## START AVAILABLE RECORDS

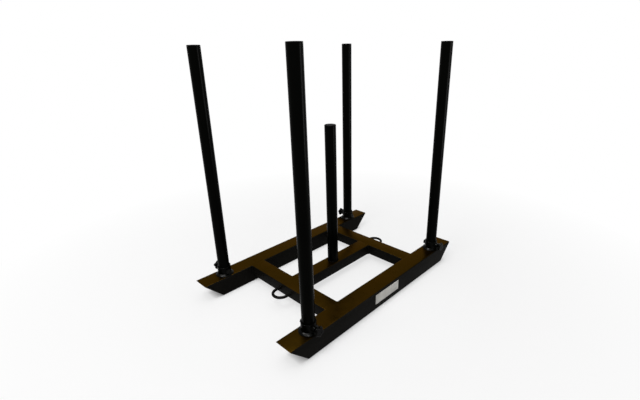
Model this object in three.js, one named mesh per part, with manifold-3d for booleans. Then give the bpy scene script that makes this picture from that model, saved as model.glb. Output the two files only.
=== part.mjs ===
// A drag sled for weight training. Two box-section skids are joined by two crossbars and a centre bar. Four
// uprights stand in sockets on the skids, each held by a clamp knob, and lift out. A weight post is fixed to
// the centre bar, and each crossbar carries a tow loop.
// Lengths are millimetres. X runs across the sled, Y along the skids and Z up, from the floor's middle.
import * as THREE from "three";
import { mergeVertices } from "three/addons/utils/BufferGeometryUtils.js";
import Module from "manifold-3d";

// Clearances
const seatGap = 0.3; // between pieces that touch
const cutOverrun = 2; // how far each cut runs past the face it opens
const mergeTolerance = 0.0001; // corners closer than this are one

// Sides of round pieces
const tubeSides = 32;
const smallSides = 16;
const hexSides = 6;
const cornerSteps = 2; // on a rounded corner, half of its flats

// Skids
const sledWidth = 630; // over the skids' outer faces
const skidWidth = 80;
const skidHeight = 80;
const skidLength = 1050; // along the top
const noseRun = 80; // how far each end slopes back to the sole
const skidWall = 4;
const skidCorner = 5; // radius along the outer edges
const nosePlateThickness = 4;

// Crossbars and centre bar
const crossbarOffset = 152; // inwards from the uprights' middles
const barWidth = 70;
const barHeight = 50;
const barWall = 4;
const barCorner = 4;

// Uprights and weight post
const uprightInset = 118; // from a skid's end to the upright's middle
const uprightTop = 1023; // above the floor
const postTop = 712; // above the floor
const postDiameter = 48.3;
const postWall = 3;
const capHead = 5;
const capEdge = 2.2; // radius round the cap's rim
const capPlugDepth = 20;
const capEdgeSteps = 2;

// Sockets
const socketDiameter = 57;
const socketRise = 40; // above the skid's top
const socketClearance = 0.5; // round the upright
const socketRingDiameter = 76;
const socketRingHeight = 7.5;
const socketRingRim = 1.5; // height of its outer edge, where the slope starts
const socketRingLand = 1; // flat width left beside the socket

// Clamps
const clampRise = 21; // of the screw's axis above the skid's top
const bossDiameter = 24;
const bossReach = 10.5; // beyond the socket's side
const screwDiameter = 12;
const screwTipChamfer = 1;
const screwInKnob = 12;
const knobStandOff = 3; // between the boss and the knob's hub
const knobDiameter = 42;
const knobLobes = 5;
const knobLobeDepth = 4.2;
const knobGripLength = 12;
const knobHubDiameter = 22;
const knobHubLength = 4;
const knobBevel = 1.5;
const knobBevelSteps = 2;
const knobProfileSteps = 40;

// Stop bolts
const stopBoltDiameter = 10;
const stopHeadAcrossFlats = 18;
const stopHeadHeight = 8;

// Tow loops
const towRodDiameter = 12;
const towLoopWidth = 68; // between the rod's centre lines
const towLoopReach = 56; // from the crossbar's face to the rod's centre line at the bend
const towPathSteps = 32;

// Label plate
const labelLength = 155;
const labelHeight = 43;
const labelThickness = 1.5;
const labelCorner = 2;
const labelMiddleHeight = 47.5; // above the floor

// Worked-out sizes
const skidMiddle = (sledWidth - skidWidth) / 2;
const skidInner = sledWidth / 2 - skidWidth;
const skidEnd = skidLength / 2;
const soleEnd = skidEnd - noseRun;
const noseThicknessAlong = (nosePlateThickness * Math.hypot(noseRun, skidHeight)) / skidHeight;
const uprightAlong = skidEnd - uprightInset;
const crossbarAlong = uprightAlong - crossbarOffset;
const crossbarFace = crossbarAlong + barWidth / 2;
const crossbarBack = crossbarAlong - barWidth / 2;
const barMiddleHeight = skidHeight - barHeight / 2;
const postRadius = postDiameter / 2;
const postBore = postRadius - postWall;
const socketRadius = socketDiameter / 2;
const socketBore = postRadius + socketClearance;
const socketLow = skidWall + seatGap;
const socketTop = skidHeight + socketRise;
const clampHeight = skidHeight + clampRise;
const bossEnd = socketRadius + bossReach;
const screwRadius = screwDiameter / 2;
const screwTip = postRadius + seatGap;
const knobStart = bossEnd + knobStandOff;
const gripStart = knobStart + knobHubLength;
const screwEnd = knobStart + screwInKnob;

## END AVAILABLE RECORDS
## START AVAILABLE RECORDS

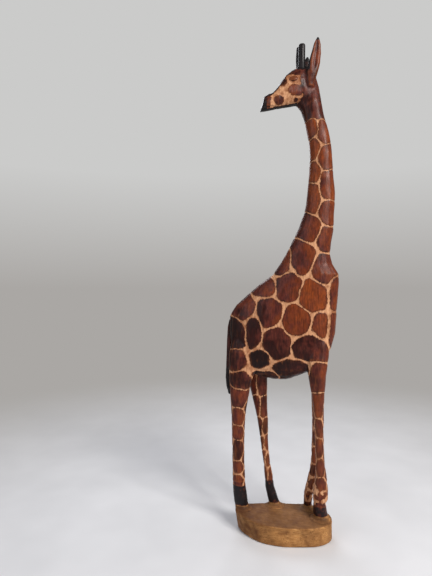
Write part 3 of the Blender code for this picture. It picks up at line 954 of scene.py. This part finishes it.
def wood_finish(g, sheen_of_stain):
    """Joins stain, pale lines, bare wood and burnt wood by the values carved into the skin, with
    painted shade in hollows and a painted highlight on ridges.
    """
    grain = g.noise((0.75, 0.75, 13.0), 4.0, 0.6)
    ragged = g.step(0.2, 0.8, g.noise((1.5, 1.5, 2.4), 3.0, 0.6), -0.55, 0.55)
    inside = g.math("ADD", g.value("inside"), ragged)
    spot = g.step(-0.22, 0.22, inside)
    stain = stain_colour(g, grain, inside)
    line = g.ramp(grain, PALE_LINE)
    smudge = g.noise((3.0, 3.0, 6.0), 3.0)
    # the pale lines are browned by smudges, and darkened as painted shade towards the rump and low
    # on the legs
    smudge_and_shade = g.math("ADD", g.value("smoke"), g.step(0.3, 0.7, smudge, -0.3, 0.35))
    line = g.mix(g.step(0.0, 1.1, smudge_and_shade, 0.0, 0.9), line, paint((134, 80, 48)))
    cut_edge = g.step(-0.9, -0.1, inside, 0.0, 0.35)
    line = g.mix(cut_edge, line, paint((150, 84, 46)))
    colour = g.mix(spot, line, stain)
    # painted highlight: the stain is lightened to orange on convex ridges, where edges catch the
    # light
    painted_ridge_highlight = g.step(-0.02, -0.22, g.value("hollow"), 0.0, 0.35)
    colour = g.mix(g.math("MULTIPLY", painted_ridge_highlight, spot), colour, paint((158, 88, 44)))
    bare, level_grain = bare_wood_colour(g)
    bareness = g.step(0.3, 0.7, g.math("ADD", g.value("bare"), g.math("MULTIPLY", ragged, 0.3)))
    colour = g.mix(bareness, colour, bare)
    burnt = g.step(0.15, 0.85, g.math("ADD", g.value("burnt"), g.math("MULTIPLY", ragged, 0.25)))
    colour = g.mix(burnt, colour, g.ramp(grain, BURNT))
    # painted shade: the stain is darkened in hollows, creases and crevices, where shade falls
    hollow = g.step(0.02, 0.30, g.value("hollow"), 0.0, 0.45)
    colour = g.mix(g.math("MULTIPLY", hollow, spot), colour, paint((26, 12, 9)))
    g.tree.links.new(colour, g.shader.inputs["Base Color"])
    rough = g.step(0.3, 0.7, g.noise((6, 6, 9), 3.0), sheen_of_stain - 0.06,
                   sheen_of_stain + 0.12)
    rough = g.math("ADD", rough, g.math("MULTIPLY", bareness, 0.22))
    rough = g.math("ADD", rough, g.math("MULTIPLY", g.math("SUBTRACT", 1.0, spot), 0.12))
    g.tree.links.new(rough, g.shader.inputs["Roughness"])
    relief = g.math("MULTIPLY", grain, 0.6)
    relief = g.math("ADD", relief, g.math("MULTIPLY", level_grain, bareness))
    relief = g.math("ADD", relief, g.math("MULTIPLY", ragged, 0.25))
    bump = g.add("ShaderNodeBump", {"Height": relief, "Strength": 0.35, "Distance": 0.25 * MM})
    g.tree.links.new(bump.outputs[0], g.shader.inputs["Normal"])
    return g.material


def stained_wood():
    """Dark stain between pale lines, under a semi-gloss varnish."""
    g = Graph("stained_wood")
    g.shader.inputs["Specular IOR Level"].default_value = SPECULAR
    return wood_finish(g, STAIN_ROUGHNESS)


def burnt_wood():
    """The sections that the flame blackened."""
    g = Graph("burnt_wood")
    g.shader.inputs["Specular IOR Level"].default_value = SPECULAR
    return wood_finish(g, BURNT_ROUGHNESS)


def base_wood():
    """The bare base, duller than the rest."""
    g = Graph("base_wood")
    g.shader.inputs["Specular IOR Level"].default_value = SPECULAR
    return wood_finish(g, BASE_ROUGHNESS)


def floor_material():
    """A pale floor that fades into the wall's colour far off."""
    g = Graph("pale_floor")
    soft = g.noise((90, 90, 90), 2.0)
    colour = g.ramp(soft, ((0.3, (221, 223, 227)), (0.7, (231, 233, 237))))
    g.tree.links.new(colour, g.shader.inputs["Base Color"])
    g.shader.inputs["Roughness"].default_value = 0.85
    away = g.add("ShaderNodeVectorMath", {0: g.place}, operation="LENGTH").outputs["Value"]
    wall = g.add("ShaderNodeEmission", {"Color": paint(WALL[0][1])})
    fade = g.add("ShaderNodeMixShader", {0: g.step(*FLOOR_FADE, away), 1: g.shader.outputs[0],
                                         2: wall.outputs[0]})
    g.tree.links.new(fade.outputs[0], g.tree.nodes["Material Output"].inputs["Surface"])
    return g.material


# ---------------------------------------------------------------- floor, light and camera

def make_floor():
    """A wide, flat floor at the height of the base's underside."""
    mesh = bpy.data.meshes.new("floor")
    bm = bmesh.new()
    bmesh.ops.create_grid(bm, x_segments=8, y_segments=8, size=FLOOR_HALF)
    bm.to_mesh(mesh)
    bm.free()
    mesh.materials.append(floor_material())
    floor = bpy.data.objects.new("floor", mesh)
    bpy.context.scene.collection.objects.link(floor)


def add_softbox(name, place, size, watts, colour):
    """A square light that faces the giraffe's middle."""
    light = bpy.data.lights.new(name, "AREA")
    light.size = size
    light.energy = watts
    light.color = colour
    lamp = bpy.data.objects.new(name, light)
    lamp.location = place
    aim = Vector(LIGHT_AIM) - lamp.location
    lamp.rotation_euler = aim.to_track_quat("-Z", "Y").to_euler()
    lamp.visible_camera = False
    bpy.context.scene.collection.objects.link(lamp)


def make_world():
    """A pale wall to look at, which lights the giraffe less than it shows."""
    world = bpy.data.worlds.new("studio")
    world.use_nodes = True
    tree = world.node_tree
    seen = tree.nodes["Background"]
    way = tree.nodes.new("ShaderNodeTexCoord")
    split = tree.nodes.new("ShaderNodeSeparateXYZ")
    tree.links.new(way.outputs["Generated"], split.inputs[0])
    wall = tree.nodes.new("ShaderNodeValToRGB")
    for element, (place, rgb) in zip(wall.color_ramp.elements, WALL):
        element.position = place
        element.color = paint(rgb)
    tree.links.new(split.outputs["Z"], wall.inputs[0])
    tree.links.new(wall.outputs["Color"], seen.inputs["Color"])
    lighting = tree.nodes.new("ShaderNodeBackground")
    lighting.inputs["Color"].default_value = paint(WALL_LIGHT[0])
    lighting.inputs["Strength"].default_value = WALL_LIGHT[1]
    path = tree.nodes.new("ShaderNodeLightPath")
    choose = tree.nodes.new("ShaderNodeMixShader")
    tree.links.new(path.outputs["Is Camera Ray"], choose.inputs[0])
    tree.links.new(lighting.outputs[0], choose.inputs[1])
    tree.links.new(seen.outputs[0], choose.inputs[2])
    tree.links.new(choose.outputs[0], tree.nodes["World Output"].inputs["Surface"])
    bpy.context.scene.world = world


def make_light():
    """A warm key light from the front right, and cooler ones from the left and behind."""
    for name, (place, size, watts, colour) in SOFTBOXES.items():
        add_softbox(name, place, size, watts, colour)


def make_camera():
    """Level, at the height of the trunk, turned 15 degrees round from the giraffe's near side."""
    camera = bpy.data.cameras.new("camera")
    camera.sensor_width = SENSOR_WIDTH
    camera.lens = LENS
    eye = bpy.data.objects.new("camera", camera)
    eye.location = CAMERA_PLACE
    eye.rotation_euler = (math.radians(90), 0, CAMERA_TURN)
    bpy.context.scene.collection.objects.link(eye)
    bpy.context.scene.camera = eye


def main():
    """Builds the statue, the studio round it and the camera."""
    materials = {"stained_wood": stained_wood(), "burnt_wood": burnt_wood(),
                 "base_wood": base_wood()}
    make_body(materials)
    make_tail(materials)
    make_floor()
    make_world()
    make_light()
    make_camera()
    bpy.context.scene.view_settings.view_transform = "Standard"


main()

## END AVAILABLE RECORDS

■ TASK STATEMENT: Copy each line of the listing that holds the word "manifold".

■ ANSWER FOR THE TASK:
Model this object in three.js, one named mesh per part, with manifold-3d for booleans. Then give the bpy scene script that makes this picture from that model, saved as model.glb. Output the two files only.
import Module from "manifold-3d";